▸ **WHAT YOU SHOULD DO**
Write out the entries again exactly as they are given.

▸ **PROVIDED RECORDS**
◇ ◇ ◇ ◇

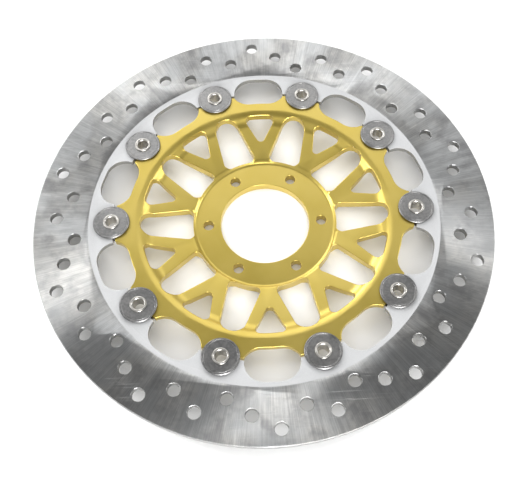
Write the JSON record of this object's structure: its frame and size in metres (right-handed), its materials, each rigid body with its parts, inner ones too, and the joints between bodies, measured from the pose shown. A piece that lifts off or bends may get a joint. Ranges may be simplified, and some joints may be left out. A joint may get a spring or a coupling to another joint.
{
  "type": "floating brake disc rotor",
  "caption": "Floating brake disc: drilled steel ring held by hollow bobbins on a dished gold carrier with Y-shaped spokes, a centre bore and a bolt circle.",
  "frame": {"origin": "centre of the hub's flat back face, on the disc's axis", "axes": "+Z along the wheel axis, out of the hub's front; +X through bobbin_01 and the first bolt hole"},
  "size_m": [0.296, 0.296, 0.0184],
  "materials": {
    "gold_anodised": "satin gold anodised over fine turning marks",
    "ring_steel": "stainless: pad faces finely ground, lugs matt and pale",
    "bobbin_steel": "bright plated, with a polished rolled lip",
    "washer_steel": "satin dark grey",
    "spring_steel": "dull spring steel"
  },
  "bodies": {
    "carrier": {"carrier": "gold_anodised"},
    "ring": {"friction_ring": "ring_steel"},
    "bobbin_01": {"bobbin_01": "bobbin_steel", "washer_01": "washer_steel", "wave_washer_01": "spring_steel"},
    "bobbin_02": {"bobbin_02": "bobbin_steel", "washer_02": "washer_steel", "wave_washer_02": "spring_steel"},
    "bobbin_03": {"bobbin_03": "bobbin_steel", "washer_03": "washer_steel", "wave_washer_03": "spring_steel"},
    "bobbin_04": {"bobbin_04": "bobbin_steel", "washer_04": "washer_steel", "wave_washer_04": "spring_steel"},
    "bobbin_05": {"bobbin_05": "bobbin_steel", "washer_05": "washer_steel", "wave_washer_05": "spring_steel"},
    "bobbin_06": {"bobbin_06": "bobbin_steel", "washer_06": "washer_steel", "wave_washer_06": "spring_steel"},
    "bobbin_07": {"bobbin_07": "bobbin_steel", "washer_07": "washer_steel", "wave_washer_07": "spring_steel"},
    "bobbin_08": {"bobbin_08": "bobbin_steel", "washer_08": "washer_steel", "wave_washer_08": "spring_steel"},
    "bobbin_09": {"bobbin_09": "bobbin_steel", "washer_09": "washer_steel", "wave_washer_09": "spring_steel"},
    "bobbin_10": {"bobbin_10": "bobbin_steel", "washer_10": "washer_steel", "wave_washer_10": "spring_steel"}
  },
  "joints": [
    {"name": "ring_float", "type": "slide", "parent": "carrier", "child": "ring", "axis": [0, 0, 1], "range_m": [-0.0002, 0.0002]},
    {"name": "bobbin_01_turn", "type": "hinge", "parent": "carrier", "child": "bobbin_01", "pos_m": [0.0984, 0, 0.0135], "axis": [0, 0, 1], "continuous": true},
    {"name": "bobbin_02_turn", "type": "hinge", "parent": "carrier", "child": "bobbin_02", "pos_m": [0.07961, 0.05784, 0.0135], "axis": [0, 0, 1], "continuous": true},
    {"name": "bobbin_03_turn", "type": "hinge", "parent": "carrier", "child": "bobbin_03", "pos_m": [0.03041, 0.09358, 0.0135], "axis": [0, 0, 1], "continuous": true},
    {"name": "bobbin_04_turn", "type": "hinge", "parent": "carrier", "child": "bobbin_04", "pos_m": [-0.03041, 0.09358, 0.0135], "axis": [0, 0, 1], "continuous": true},
    {"name": "bobbin_05_turn", "type": "hinge", "parent": "carrier", "child": "bobbin_05", "pos_m": [-0.07961, 0.05784, 0.0135], "axis": [0, 0, 1], "continuous": true},
    {"name": "bobbin_06_turn", "type": "hinge", "parent": "carrier", "child": "bobbin_06", "pos_m": [-0.0984, 0, 0.0135], "axis": [0, 0, 1], "continuous": true},
    {"name": "bobbin_07_turn", "type": "hinge", "parent": "carrier", "child": "bobbin_07", "pos_m": [-0.07961, -0.05784, 0.0135], "axis": [0, 0, 1], "continuous": true},
    {"name": "bobbin_08_turn", "type": "hinge", "parent": "carrier", "child": "bobbin_08", "pos_m": [-0.03041, -0.09358, 0.0135], "axis": [0, 0, 1], "continuous": true},
    {"name": "bobbin_09_turn", "type": "hinge", "parent": "carrier", "child": "bobbin_09", "pos_m": [0.03041, -0.09358, 0.0135], "axis": [0, 0, 1], "continuous": true},
    {"name": "bobbin_10_turn", "type": "hinge", "parent": "carrier", "child": "bobbin_10", "pos_m": [0.07961, -0.05784, 0.0135], "axis": [0, 0, 1], "continuous": true}
  ]
}
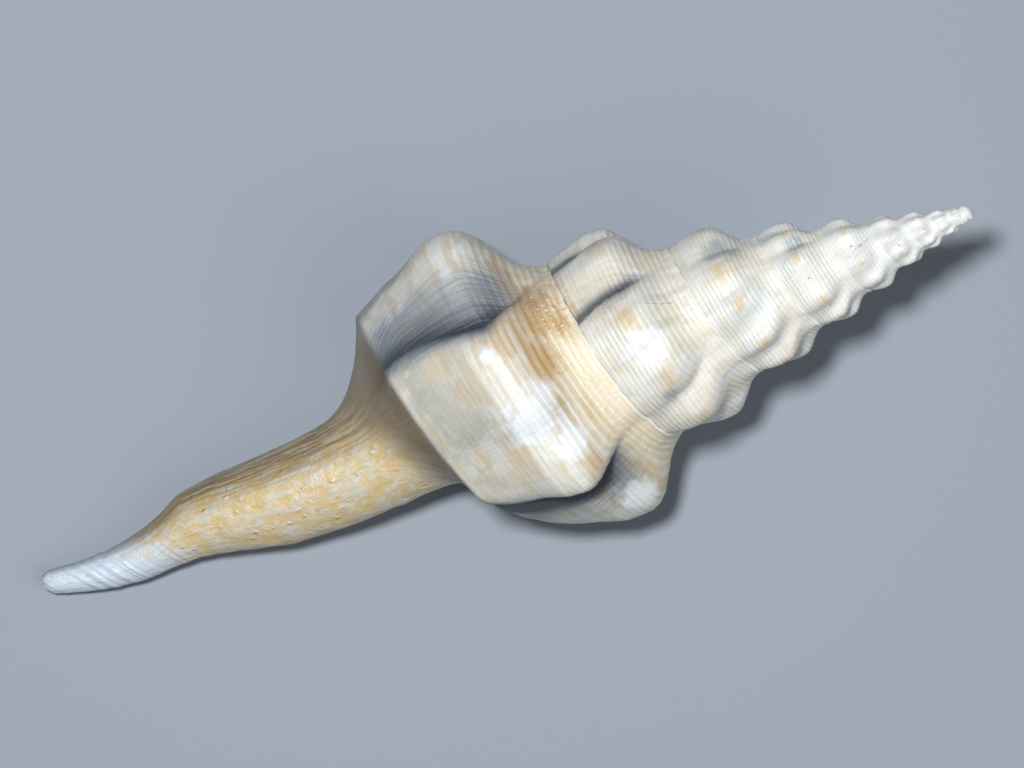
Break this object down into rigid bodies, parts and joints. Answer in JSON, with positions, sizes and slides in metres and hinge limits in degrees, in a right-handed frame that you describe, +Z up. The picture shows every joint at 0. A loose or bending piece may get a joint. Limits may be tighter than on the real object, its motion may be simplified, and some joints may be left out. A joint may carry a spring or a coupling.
{
  "type": "spindle shell",
  "caption": "Long spindle sea shell with knobbed stepped whorls, fine spiral cords, a wide body whorl with aperture and a long open siphonal canal",
  "frame": {"origin": "Centre of the bounding box in X and Y, at its lowest level: the floor that the shell lies on.", "axes": "+X points towards the apex along the long axis, which rises by 12.7 degrees as the shell rests on two knobs and the tip of the canal; +Y is the side of the outer lip; +Z is up, towards the back of the shell."},
  "size_m": [0.1802, 0.0606, 0.0493],
  "materials": {
    "shell_cream": "cream white shell with honey-coloured stains, satin gloss"
  },
  "bodies": {
    "root": {"shell": "shell_cream"}
  },
  "joints": []
}
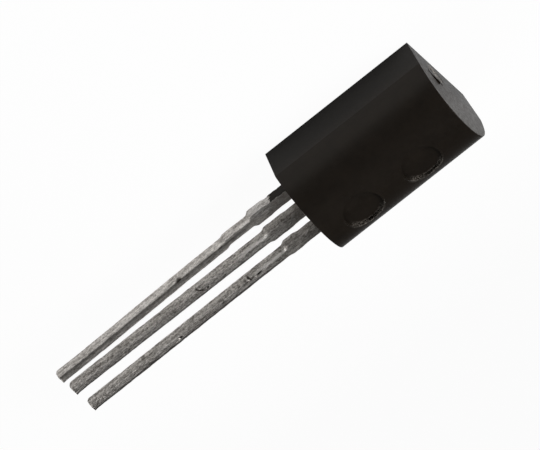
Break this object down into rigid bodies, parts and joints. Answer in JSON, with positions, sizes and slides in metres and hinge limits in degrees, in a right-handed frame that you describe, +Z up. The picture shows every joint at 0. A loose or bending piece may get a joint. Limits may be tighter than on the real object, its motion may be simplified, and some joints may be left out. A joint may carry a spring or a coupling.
{
  "type": "to-92 transistor",
  "caption": "Long-body TO-92 transistor: D-section black moulded case with flat tinned leads in a row, lying on its moulded flat.",
  "frame": {"origin": "centre of the moulded flat, which lies on the surface", "axes": "+X along the leads towards their tips, +Y across the leads, +Z up from the flat to the round side"},
  "size_m": [0.0186, 0.0046, 0.0035],
  "materials": {
    "moulding_compound": "satin black epoxy moulding compound, matt on the end faces",
    "tinned_lead": "dull tin plate with fine lengthwise drawing lines",
    "silicon": "polished silicon",
    "solder": "dull solder",
    "bond_wire": "bright gold wire"
  },
  "bodies": {
    "root": {"case": "moulding_compound", "lead_emitter": "tinned_lead", "lead_collector": "tinned_lead", "lead_base": "tinned_lead", "die": "silicon", "die_attach": "solder", "bond_wire_emitter": "bond_wire", "bond_wire_base": "bond_wire"}
  },
  "joints": []
}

◇ ◇ ◇ ◇

▸ **OUTPUT OF THE TASK**
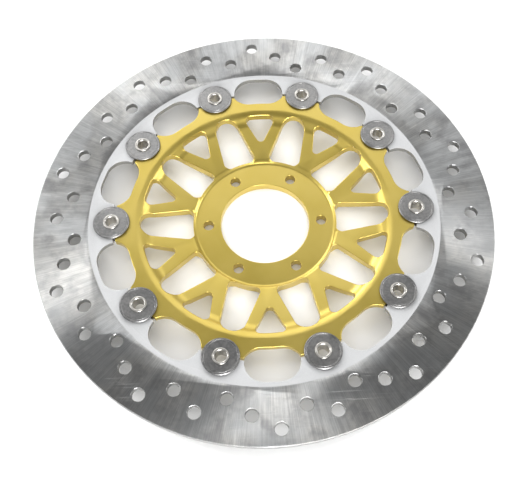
Write the JSON record of this object's structure: its frame and size in metres (right-handed), its materials, each rigid body with its parts, inner ones too, and the joints between bodies, measured from the pose shown. A piece that lifts off or bends may get a joint. Ranges may be simplified, and some joints may be left out. A joint may get a spring or a coupling to another joint.
{
  "type": "floating brake disc rotor",
  "caption": "Floating brake disc: drilled steel ring held by hollow bobbins on a dished gold carrier with Y-shaped spokes, a centre bore and a bolt circle.",
  "frame": {"origin": "centre of the hub's flat back face, on the disc's axis", "axes": "+Z along the wheel axis, out of the hub's front; +X through bobbin_01 and the first bolt hole"},
  "size_m": [0.296, 0.296, 0.0184],
  "materials": {
    "gold_anodised": "satin gold anodised over fine turning marks",
    "ring_steel": "stainless: pad faces finely ground, lugs matt and pale",
    "bobbin_steel": "bright plated, with a polished rolled lip",
    "washer_steel": "satin dark grey",
    "spring_steel": "dull spring steel"
  },
  "bodies": {
    "carrier": {"carrier": "gold_anodised"},
    "ring": {"friction_ring": "ring_steel"},
    "bobbin_01": {"bobbin_01": "bobbin_steel", "washer_01": "washer_steel", "wave_washer_01": "spring_steel"},
    "bobbin_02": {"bobbin_02": "bobbin_steel", "washer_02": "washer_steel", "wave_washer_02": "spring_steel"},
    "bobbin_03": {"bobbin_03": "bobbin_steel", "washer_03": "washer_steel", "wave_washer_03": "spring_steel"},
    "bobbin_04": {"bobbin_04": "bobbin_steel", "washer_04": "washer_steel", "wave_washer_04": "spring_steel"},
    "bobbin_05": {"bobbin_05": "bobbin_steel", "washer_05": "washer_steel", "wave_washer_05": "spring_steel"},
    "bobbin_06": {"bobbin_06": "bobbin_steel", "washer_06": "washer_steel", "wave_washer_06": "spring_steel"},
    "bobbin_07": {"bobbin_07": "bobbin_steel", "washer_07": "washer_steel", "wave_washer_07": "spring_steel"},
    "bobbin_08": {"bobbin_08": "bobbin_steel", "washer_08": "washer_steel", "wave_washer_08": "spring_steel"},
    "bobbin_09": {"bobbin_09": "bobbin_steel", "washer_09": "washer_steel", "wave_washer_09": "spring_steel"},
    "bobbin_10": {"bobbin_10": "bobbin_steel", "washer_10": "washer_steel", "wave_washer_10": "spring_steel"}
  },
  "joints": [
    {"name": "ring_float", "type": "slide", "parent": "carrier", "child": "ring", "axis": [0, 0, 1], "range_m": [-0.0002, 0.0002]},
    {"name": "bobbin_01_turn", "type": "hinge", "parent": "carrier", "child": "bobbin_01", "pos_m": [0.0984, 0, 0.0135], "axis": [0, 0, 1], "continuous": true},
    {"name": "bobbin_02_turn", "type": "hinge", "parent": "carrier", "child": "bobbin_02", "pos_m": [0.07961, 0.05784, 0.0135], "axis": [0, 0, 1], "continuous": true},
    {"name": "bobbin_03_turn", "type": "hinge", "parent": "carrier", "child": "bobbin_03", "pos_m": [0.03041, 0.09358, 0.0135], "axis": [0, 0, 1], "continuous": true},
    {"name": "bobbin_04_turn", "type": "hinge", "parent": "carrier", "child": "bobbin_04", "pos_m": [-0.03041, 0.09358, 0.0135], "axis": [0, 0, 1], "continuous": true},
    {"name": "bobbin_05_turn", "type": "hinge", "parent": "carrier", "child": "bobbin_05", "pos_m": [-0.07961, 0.05784, 0.0135], "axis": [0, 0, 1], "continuous": true},
    {"name": "bobbin_06_turn", "type": "hinge", "parent": "carrier", "child": "bobbin_06", "pos_m": [-0.0984, 0, 0.0135], "axis": [0, 0, 1], "continuous": true},
    {"name": "bobbin_07_turn", "type": "hinge", "parent": "carrier", "child": "bobbin_07", "pos_m": [-0.07961, -0.05784, 0.0135], "axis": [0, 0, 1], "continuous": true},
    {"name": "bobbin_08_turn", "type": "hinge", "parent": "carrier", "child": "bobbin_08", "pos_m": [-0.03041, -0.09358, 0.0135], "axis": [0, 0, 1], "continuous": true},
    {"name": "bobbin_09_turn", "type": "hinge", "parent": "carrier", "child": "bobbin_09", "pos_m": [0.03041, -0.09358, 0.0135], "axis": [0, 0, 1], "continuous": true},
    {"name": "bobbin_10_turn", "type": "hinge", "parent": "carrier", "child": "bobbin_10", "pos_m": [0.07961, -0.05784, 0.0135], "axis": [0, 0, 1], "continuous": true}
  ]
}
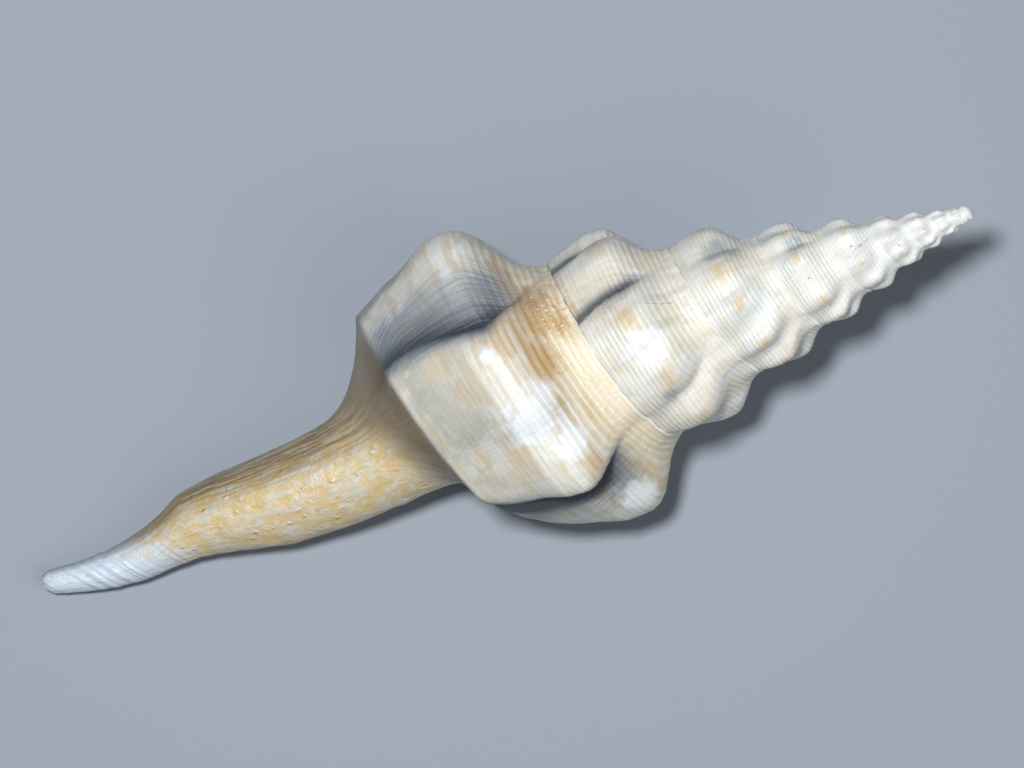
Break this object down into rigid bodies, parts and joints. Answer in JSON, with positions, sizes and slides in metres and hinge limits in degrees, in a right-handed frame that you describe, +Z up. The picture shows every joint at 0. A loose or bending piece may get a joint. Limits may be tighter than on the real object, its motion may be simplified, and some joints may be left out. A joint may carry a spring or a coupling.
{
  "type": "spindle shell",
  "caption": "Long spindle sea shell with knobbed stepped whorls, fine spiral cords, a wide body whorl with aperture and a long open siphonal canal",
  "frame": {"origin": "Centre of the bounding box in X and Y, at its lowest level: the floor that the shell lies on.", "axes": "+X points towards the apex along the long axis, which rises by 12.7 degrees as the shell rests on two knobs and the tip of the canal; +Y is the side of the outer lip; +Z is up, towards the back of the shell."},
  "size_m": [0.1802, 0.0606, 0.0493],
  "materials": {
    "shell_cream": "cream white shell with honey-coloured stains, satin gloss"
  },
  "bodies": {
    "root": {"shell": "shell_cream"}
  },
  "joints": []
}
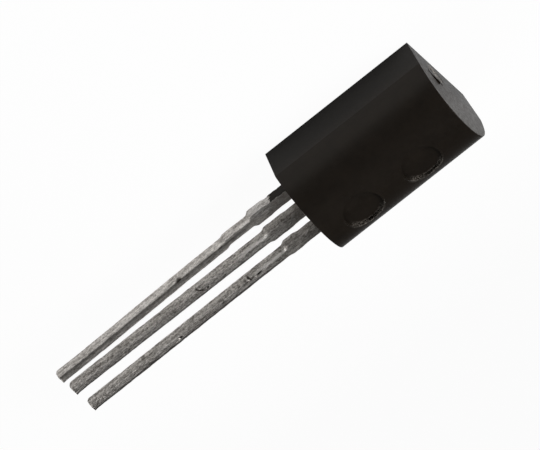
Break this object down into rigid bodies, parts and joints. Answer in JSON, with positions, sizes and slides in metres and hinge limits in degrees, in a right-handed frame that you describe, +Z up. The picture shows every joint at 0. A loose or bending piece may get a joint. Limits may be tighter than on the real object, its motion may be simplified, and some joints may be left out. A joint may carry a spring or a coupling.
{
  "type": "to-92 transistor",
  "caption": "Long-body TO-92 transistor: D-section black moulded case with flat tinned leads in a row, lying on its moulded flat.",
  "frame": {"origin": "centre of the moulded flat, which lies on the surface", "axes": "+X along the leads towards their tips, +Y across the leads, +Z up from the flat to the round side"},
  "size_m": [0.0186, 0.0046, 0.0035],
  "materials": {
    "moulding_compound": "satin black epoxy moulding compound, matt on the end faces",
    "tinned_lead": "dull tin plate with fine lengthwise drawing lines",
    "silicon": "polished silicon",
    "solder": "dull solder",
    "bond_wire": "bright gold wire"
  },
  "bodies": {
    "root": {"case": "moulding_compound", "lead_emitter": "tinned_lead", "lead_collector": "tinned_lead", "lead_base": "tinned_lead", "die": "silicon", "die_attach": "solder", "bond_wire_emitter": "bond_wire", "bond_wire_base": "bond_wire"}
  },
  "joints": []
}